Disney reported 40% higher per capita spending at its domestic parks in Q1 fiscal 2022 compared to Q1 fiscal 2019, which shows that people are spending more money despite much higher prices. Disney World routinely raises prices at a much faster clip than the inflation rate. It has continued to raise ticket and food and drink prices.

The total cost of a trip to Disney World is a lot higher today than just a couple of years ago, once you factor in Genie+ and Lightning Lane, which are added fees for shorter lines on rides. Both services were introduced at Disney World in October 2021 and had a profound effect on Disney's impressive Q1 fiscal 2022 operating income.

The good and bad of Disney+

Disney+ added 11.8 million subscribers in Q1 fiscal 2022 to finish calendar year 2021 with 129.8 million subscribers. This news, paired with strong parks performance, is what led Disney stock to rocket as much as 7% higher after earnings. But over the last month or so, Disney stock has given up all of those gains and then some. What further accelerated Disney stock's downward spiral was an announcement on March 4 that Disney plans to release an ad-supported tier to its streaming service sometime later this year. 

The general reaction has been negative because the move could mean Disney is bearish on its subscriber growth outlook amid concentrated competition in the streaming sector.

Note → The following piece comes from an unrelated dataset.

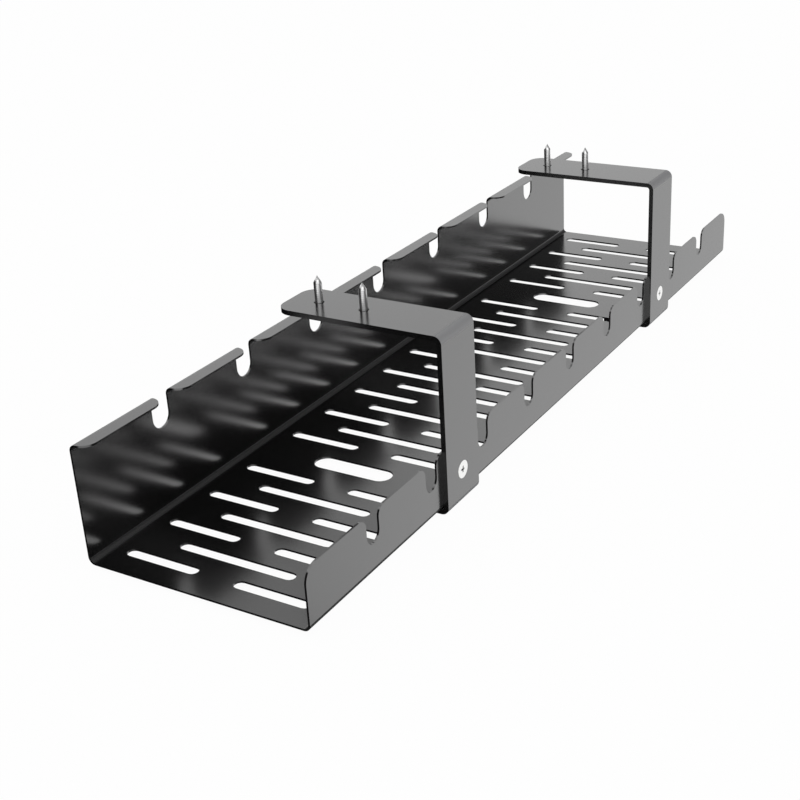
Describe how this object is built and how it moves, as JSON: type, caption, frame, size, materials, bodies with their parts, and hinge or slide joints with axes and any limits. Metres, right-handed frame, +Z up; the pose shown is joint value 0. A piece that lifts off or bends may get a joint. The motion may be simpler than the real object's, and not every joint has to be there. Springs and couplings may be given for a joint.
{
  "type": "under-desk cable tray",
  "caption": "Black steel cable tray of bent slotted sheet with notched walls, held by bent strip brackets that screw up into a desk.",
  "frame": {"origin": "middle of the rectangle of the four wood screws, on the plane of the bracket leaves' top faces, where the desk's underside lies", "axes": "+X along the tray towards the bracket that stands further off in the picture, +Y from the low front wall to the tall back wall, +Z up into the desk"},
  "size_m": [0.5, 0.1225, 0.1035],
  "materials": {
    "black_steel": "smooth semi-gloss black powder coat",
    "fixing_screw_nickel": "bright nickel plate",
    "wood_screw_steel": "bright zinc plate"
  },
  "bodies": {
    "root": {"tray": "black_steel", "bracket_left": "black_steel", "fixing_screw_left": "fixing_screw_nickel", "bracket_right": "black_steel", "fixing_screw_right": "fixing_screw_nickel", "wood_screw_left_back": "wood_screw_steel", "wood_screw_left_front": "wood_screw_steel", "wood_screw_right_back": "wood_screw_steel", "wood_screw_right_front": "wood_screw_steel"}
  },
  "joints": []
}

Adding an ad-supported tier could threaten renewal rates of existing paid subscribers or encourage new subscribers to come in at a lower tier. There's also concern that Disney is mainly adding the ad-supported tier just so it can hit its long-term target of 230 million to 260 million Disney+ subscribers by fiscal 2024 -- even though the financial benefit per subscriber would go down.

Pricing power

Disney's FastPass system existed for roughly 20 years. Uprooting that process coming off of two of Disney's worst park performance years in recent history took guts. The success of Genie+ and Lightning Lane paired with higher ticket prices and food and beverage costs at Disney's parks shows that Disney's business has pricing power -- making it incredibly resistant to inflation.

The success of recent movies and shows on Disney+, such as The Book of Boba Fett, as well as anticipation for the release of a live-action version of Pinocchio starring Tom Hanks and the Obi-Wan Kenobi miniseries in May shows that Disney is producing the quality content that its audience craves. In short, Disney has once again proved the power of its brand and its ability to combat inflation by passing along higher costs to its customers. 

A business that makes sense

In today's volatile stock market, it's more important than ever to understand what businesses you own and why you own them. Aside from it being one of the most powerful media companies in the world, what I like most about Disney is that it's a business that is easy to understand and will likely be around for decades, if not centuries, to come.

Kids who grew up with Disney tend to pass along that love to their kids. That's a pattern that can last for generations. And with the Disney universes like Marvel and Star Wars becoming larger and more immersive through shows, movies, and rides, Disney is able to create customer value on- and off-screen.